begin Data lines

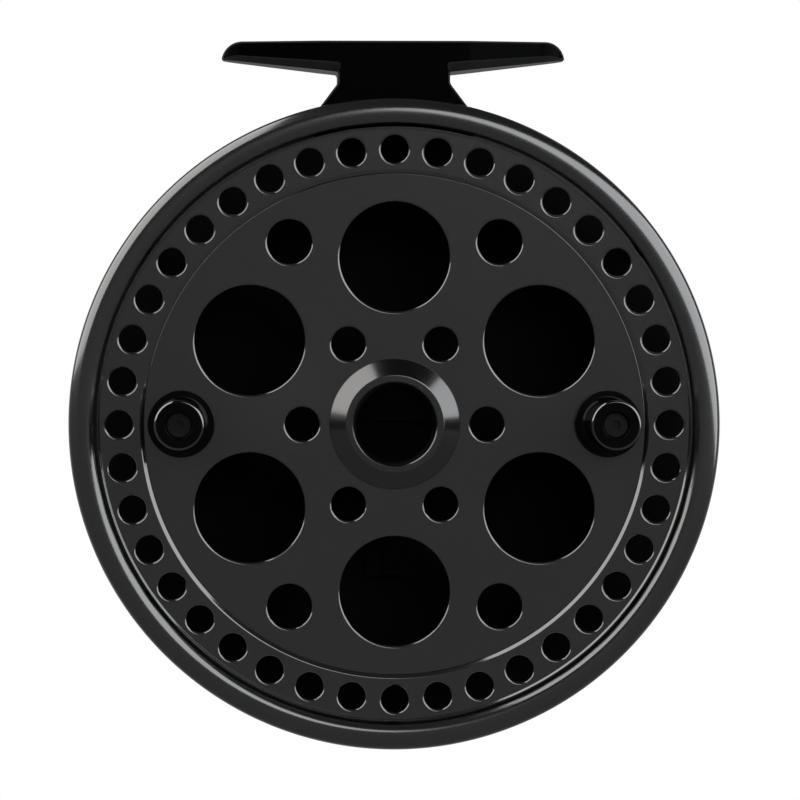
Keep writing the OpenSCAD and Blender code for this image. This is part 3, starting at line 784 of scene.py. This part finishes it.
def make_drag_knob(finish):
    """The drag knob: a fluted rim on a plain stem.

    radius = profile - depth x clip(1.5 cos(flutes x angle) - 0.2, 0 to 1)^2, the depth fading
    over the shoulder towards the flats.
    """
    skin = Skin()
    up = (DRAG_LOW[1] + DRAG_HIGH[1]) / 2
    outer, head, shoulder, stem_radius = 5.45, 5.5, 1.2, 1.6
    flutes, depth, spokes = 20, 0.38, 400
    head_back, head_front, stem_front = DRAG_LOW[2], DRAG_LOW[2] + head, DRAG_HIGH[2]
    angle = np.arange(spokes)[:, None] * math.tau / spokes
    line, square = rounded(
        [(outer - shoulder, head_back), (outer, head_back), (outer, head_front),
         (outer - shoulder, head_front)], [0, 0.45, 0.3, 0], 4,
    )
    wave = np.clip(np.cos(angle * flutes) * 1.5 - 0.2, 0, 1) ** 2
    lean = np.gradient(wave[:, 0], math.tau / spokes)[:, None] * depth / outer
    weight = np.clip((line[:, 0] - outer + shoulder) / 0.7, 0, 1)[None, :]
    radius = line[None, :, 0] - depth * wave * weight
    radial = square[None, :, 0]
    cosine, sine = np.cos(angle), np.sin(angle)
    turned = lean * weight * radial
    points = np.stack(
        [radius * cosine, up + radius * sine, line[None, :, 1] + 0 * radius], -1
    )
    normals = np.stack(
        [radial * cosine - turned * sine, radial * sine + turned * cosine,
         square[None, :, 1] + 0 * radius], -1,
    )
    index = skin.grid(points, normals)
    rim = index[:, 0], index[:, -1]
    stem = skin.carry(
        rounded([(stem_radius + 0.2, head_front), (stem_radius, head_front),
                 (stem_radius, stem_front), (1.3, stem_front)], [0, 0.05, 0.1, 0], 2),
        turn_about(48, (0, up)),
    )
    skin.flat(-1, rim[0])
    skin.flat(1, rim[1], stem[0])
    skin.flat(1, stem[1])
    skin.put("drag_wheel", "drag", "control_black", finish, "drag_knob")


def dress_frame():
    """Gives every CAD node that shows as it is the finish of its slot in the record."""
    slots = {part["node"]: part["material_slot"] for part in frame["record"]["subparts"]}
    for name, node in frame["nodes"].items():
        for position in range(len(node.material_slots)):
            node.material_slots[position].material = finish_of(slots[name])


# ---- Stage ----

# Where the camera stands, in degrees and metres, its lens in millimetres, and where it aims
VIEW_AZIMUTH, VIEW_ELEVATION = -1.65, 0.35
VIEW_DISTANCE = 0.8
VIEW_LENS = 205.5
AIM = Vector((0.0009, -0.012, AXIS_Z + 0.0042))
# Brightness of the world for all but the camera, gloss and glass
WORLD_DIM = 0.25
# The floor's distance under the axis, half its side, and where it starts and ends fading out
FLOOR_DROP, FLOOR_HALF, FADE_START, FADE_END = 0.2, 0.6, 0.08, 0.55
# Radius of the tent, its brightness in front and below, overhead, and what it gains behind
TENT_RADIUS, TENT_LEVEL, TENT_TOP, TENT_BEHIND = 3.0, 0.125, 0.015, 0.22


def direction(azimuth, elevation):
    """From the reel towards a place at these angles: azimuth 0 is straight in front."""
    a, e = math.radians(azimuth), math.radians(elevation)
    return Vector((math.sin(a) * math.cos(e), -math.cos(a) * math.cos(e), math.sin(e)))


def soft_box(name, start, end, across, height, power, tone):
    """A long soft box between two places, (x, up, out) in metres from the reel's axis.

    It runs from start to end, stands height tall along across, and faces the reel.
    """
    start, end, across = (Vector((p[0], -p[2], p[1])) for p in (start, end, across))
    centre = (start + end) / 2
    along = (end - start).normalized()
    upward = (across - along * across.dot(along)).normalized()
    away = along.cross(upward)
    if away.dot(centre) < 0:
        upward, away = -upward, -away
    lamp = bpy.data.lights.new(name, "AREA")
    lamp.shape, lamp.size, lamp.size_y = "RECTANGLE", (end - start).length, height
    lamp.energy, lamp.color = power, tone
    made = bpy.data.objects.new(name, lamp)
    made.location = centre + Vector((0, 0, AXIS_Z))
    made.rotation_euler = Matrix((along, upward, away)).transposed().to_euler()
    made.visible_camera = False
    bpy.context.scene.collection.objects.link(made)


def make_world():
    """White background for the camera and for reflections; dim light for everything else."""
    world = bpy.data.worlds.new("studio")
    bpy.context.scene.world = world
    world.use_nodes = True
    tree = world.node_tree
    tree.nodes.clear()
    path = add(tree, "ShaderNodeLightPath").outputs
    seen = add(tree, "ShaderNodeMath", {0: path["Is Camera Ray"], 1: path["Is Glossy Ray"]},
               operation="MAXIMUM").outputs[0]
    seen = add(tree, "ShaderNodeMath", {0: seen, 1: path["Is Transmission Ray"]},
               operation="MAXIMUM").outputs[0]
    white = add(tree, "ShaderNodeBackground", {"Color": (1, 1, 1, 1), "Strength": 1.0})
    dim = add(tree, "ShaderNodeBackground", {"Color": (1, 1, 1, 1), "Strength": WORLD_DIM})
    mixed = add(tree, "ShaderNodeMixShader",
                {0: seen, 1: dim.outputs[0], 2: white.outputs[0]})
    add(tree, "ShaderNodeOutputWorld", {"Surface": mixed.outputs[0]})


def make_floor():
    """A plain pale floor under the reel, that keeps its shadow and fades out round it."""
    half, drop = FLOOR_HALF, AXIS_Z - FLOOR_DROP
    mesh = bpy.data.meshes.new("floor")
    corners = [(-half, -half, drop), (half, -half, drop), (half, half, drop), (-half, half, drop)]
    mesh.from_pydata(corners, [], [(0, 1, 2, 3)])
    material = bpy.data.materials.new("matt_white_paper")
    material.use_nodes = True
    tree = material.node_tree
    tree.nodes.clear()
    paper = add(tree, "ShaderNodeBsdfPrincipled",
                {"Base Color": linear("#E6E6E6"), "Roughness": 0.9}).outputs["BSDF"]
    place = add(tree, "ShaderNodeTexCoord").outputs["Object"]
    away = add(tree, "ShaderNodeVectorMath", {0: place, 1: (0, 0, drop)},
               operation="DISTANCE").outputs["Value"]
    fade = add(tree, "ShaderNodeMapRange",
               {"Value": away, "From Min": FADE_START, "From Max": FADE_END},
               interpolation_type="SMOOTHSTEP").outputs["Result"]
    clear = add(tree, "ShaderNodeBsdfTransparent").outputs[0]
    mixed = add(tree, "ShaderNodeMixShader", {0: fade, 1: paper, 2: clear})
    add(tree, "ShaderNodeOutputMaterial", {"Surface": mixed.outputs[0]})
    mesh.materials.append(material)
    floor = bpy.data.objects.new("floor", mesh)
    floor.visible_glossy = False
    bpy.context.scene.collection.objects.link(floor)


def make_flag():
    """A cloth tent round the set, that gloss shows between the lamps.

    A sphere: rows go from the point in front to the one behind, columns go round the view.
    The cloth is dark grey below, black above and paler behind.
    """
    rows, columns = 24, 48
    polar = np.radians(np.linspace(0.2, 179.8, rows))[:, None]
    around = (np.arange(columns) * math.tau / columns)[None, :]
    points = np.stack(
        [np.sin(polar) * np.cos(around), -np.cos(polar) + 0 * around,
         np.sin(polar) * np.sin(around)], -1,
    ).reshape(-1, 3) * TENT_RADIUS + [0, 0, AXIS_Z]
    index = np.arange(rows * columns).reshape(rows, columns)
    index = np.hstack([index, index[:, :1]])
    quads = np.stack([index[:-1, :-1], index[1:, :-1], index[1:, 1:], index[:-1, 1:]], -1)
    mesh = bpy.data.meshes.new("flag")
    mesh.from_pydata(points.tolist(), [], quads.reshape(-1, 4).tolist())
    material = bpy.data.materials.new("dark_tent_cloth")
    material.use_nodes = True
    tree = material.node_tree
    tree.nodes.clear()
    place = add(tree, "ShaderNodeTexCoord").outputs["Object"]
    place = add(tree, "ShaderNodeSeparateXYZ", {0: place}).outputs
    front = add(
        tree, "ShaderNodeMapRange",
        {"Value": place["Z"], "From Min": AXIS_Z + 0.3, "From Max": AXIS_Z + 1.05,
         "To Min": TENT_LEVEL, "To Max": TENT_TOP},
    ).outputs["Result"]
    behind = add(
        tree, "ShaderNodeMapRange",
        {"Value": place["Y"], "From Min": 0.6, "From Max": 2.8, "To Min": 0.0,
         "To Max": TENT_BEHIND},
    ).outputs["Result"]
    glow = add(
        tree, "ShaderNodeMath", {0: front, 1: behind}, operation="ADD"
    ).outputs[0]
    cloth = add(tree, "ShaderNodeEmission", {"Strength": glow})
    add(tree, "ShaderNodeOutputMaterial", {"Surface": cloth.outputs["Emission"]})
    mesh.materials.append(material)
    flag = bpy.data.objects.new("flag", mesh)
    flag.visible_camera = False
    flag.visible_shadow = False
    flag.visible_diffuse = False
    bpy.context.scene.collection.objects.link(flag)


def make_camera():
    """The camera, in front of the reel and a little to its left and above."""
    lens = bpy.data.cameras.new("camera")
    lens.lens, lens.sensor_width = VIEW_LENS, 36
    camera = bpy.data.objects.new("camera", lens)
    towards = direction(VIEW_AZIMUTH, VIEW_ELEVATION)
    camera.location = AIM + towards * VIEW_DISTANCE
    camera.rotation_euler = (-towards).to_track_quat("-Z", "Y").to_euler()
    bpy.context.scene.collection.objects.link(camera)
    bpy.context.scene.camera = camera


def make_stage():
    """World, floor, tent, lamps, camera and the plain view transform."""
    bpy.context.scene.view_settings.view_transform = "Standard"
    make_world()
    make_floor()
    make_flag()
    soft_box("right_soft_box", (0.56, 0.165, -0.06), (0.04, 0.62, 2.48), (-0.09, 0.985, -0.11),
             0.5, 10.5, (0.95, 0.98, 1.0))
    soft_box("left_soft_box", (-0.495, 0.415, -0.25), (-0.614, 0.519, 1.15), (0.52, 0.62, 0),
             0.81, 9.1, (1.0, 0.985, 0.96))
    make_camera()


# ---- Add-on ----

MATERIALS = {}


def finish_of(slot):
    """A finish by its slot, all of them being made on first use."""
    if not MATERIALS:
        MATERIALS.update(finishes())
    return MATERIALS[slot]


class REEL_OT_front_ring(bpy.types.Operator):
    """Build the front ring with its rounded bead"""
    bl_idname = "reel.front_ring"
    bl_label = "Front ring"

    def execute(self, context):
        make_front_ring(finish_of("anodised_frame"))
        return {"FINISHED"}


class REEL_OT_back_plate(bpy.types.Operator):
    """Build the back plate with its boss and holes"""
    bl_idname = "reel.back_plate"
    bl_label = "Back plate"

    def execute(self, context):
        make_back_plate(finish_of("anodised_frame"))
        return {"FINISHED"}


class REEL_OT_foot(bpy.types.Operator):
    """Build the rod foot with its bevelled wings"""
    bl_idname = "reel.foot"
    bl_label = "Rod foot"

    def execute(self, context):
        make_foot(finish_of("black_foot"))
        return {"FINISHED"}


class REEL_OT_spool(bpy.types.Operator):
    """Build the perforated drum and the face plate"""
    bl_idname = "reel.spool"
    bl_label = "Spool"

    def execute(self, context):
        make_spool_drum(finish_of("anodised_spool"))
        make_spool_face(finish_of("anodised_spool"))
        return {"FINISHED"}


class REEL_OT_bezel(bpy.types.Operator):
    """Build the hub's bezel ring"""
    bl_idname = "reel.bezel"
    bl_label = "Hub bezel"

    def execute(self, context):
        make_bezel(finish_of("black_bezel"))
        return {"FINISHED"}


class REEL_OT_knobs(bpy.types.Operator):
    """Build the two winding knobs"""
    bl_idname = "reel.knobs"
    bl_label = "Knobs"

    def execute(self, context):
        make_knobs(finish_of("gloss_knob"))
        return {"FINISHED"}


class REEL_OT_drag_knob(bpy.types.Operator):
    """Build the fluted drag knob"""
    bl_idname = "reel.drag_knob"
    bl_label = "Drag knob"

    def execute(self, context):
        make_drag_knob(finish_of("control_black"))
        return {"FINISHED"}


class REEL_OT_finishes(bpy.types.Operator):
    """Give every remaining piece of the frame its finish"""
    bl_idname = "reel.finishes"
    bl_label = "Finishes"

    def execute(self, context):
        dress_frame()
        return {"FINISHED"}


class REEL_OT_stage(bpy.types.Operator):
    """Set up the floor, the lamps and the camera"""
    bl_idname = "reel.stage"
    bl_label = "Stage"

    def execute(self, context):
        make_stage()
        return {"FINISHED"}


OPERATORS = (
    REEL_OT_front_ring, REEL_OT_back_plate, REEL_OT_foot, REEL_OT_spool, REEL_OT_bezel,
    REEL_OT_knobs, REEL_OT_drag_knob, REEL_OT_finishes, REEL_OT_stage,
)


class REEL_PT_panel(bpy.types.Panel):
    """Lists the reel's pieces, sizes and colours"""
    bl_idname = "REEL_PT_panel"
    bl_label = "Centrepin reel"
    bl_space_type = "VIEW_3D"
    bl_region_type = "UI"
    bl_category = "Reel"

    def draw(self, context):
        for operator in OPERATORS:
            self.layout.operator(operator.bl_idname)
        for group in (context.scene.reel_sizes, context.scene.reel_colours):
            box = self.layout.box()
            for name in group.bl_rna.properties.keys():
                if name not in ("rna_type", "name"):
                    box.prop(group, name)


CLASSES = (ReelSizes, ReelColours, *OPERATORS, REEL_PT_panel)


def register():
    for cls in CLASSES:
        bpy.utils.register_class(cls)
    bpy.types.Scene.reel_sizes = bpy.props.PointerProperty(type=ReelSizes)
    bpy.types.Scene.reel_colours = bpy.props.PointerProperty(type=ReelColours)


def unregister():
    del bpy.types.Scene.reel_sizes
    del bpy.types.Scene.reel_colours
    for cls in reversed(CLASSES):
        bpy.utils.unregister_class(cls)


def main():
    register()
    bpy.ops.reel.front_ring()
    bpy.ops.reel.back_plate()
    bpy.ops.reel.foot()
    bpy.ops.reel.spool()
    bpy.ops.reel.bezel()
    bpy.ops.reel.knobs()
    bpy.ops.reel.drag_knob()
    bpy.ops.reel.finishes()
    bpy.ops.reel.stage()


if __name__ == "__main__":
    main()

end Data lines

**What is being asked:** Only the lines from the opening of the material through the line with "a plain stem." should be echoed, exactly as written.

**The solution:**
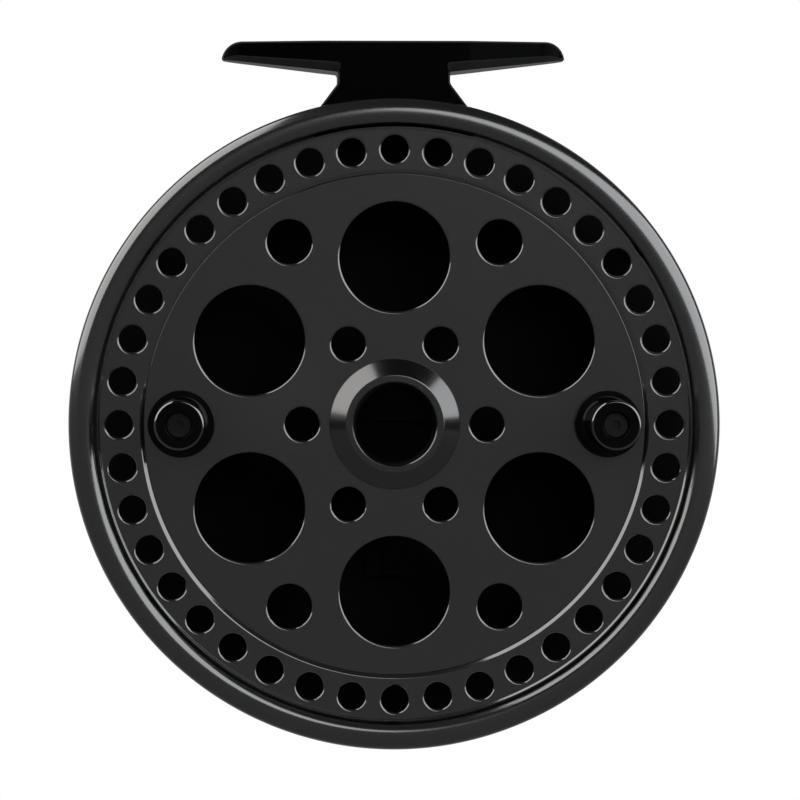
Keep writing the OpenSCAD and Blender code for this image. This is part 3, starting at line 784 of scene.py. This part finishes it.
def make_drag_knob(finish):
    """The drag knob: a fluted rim on a plain stem.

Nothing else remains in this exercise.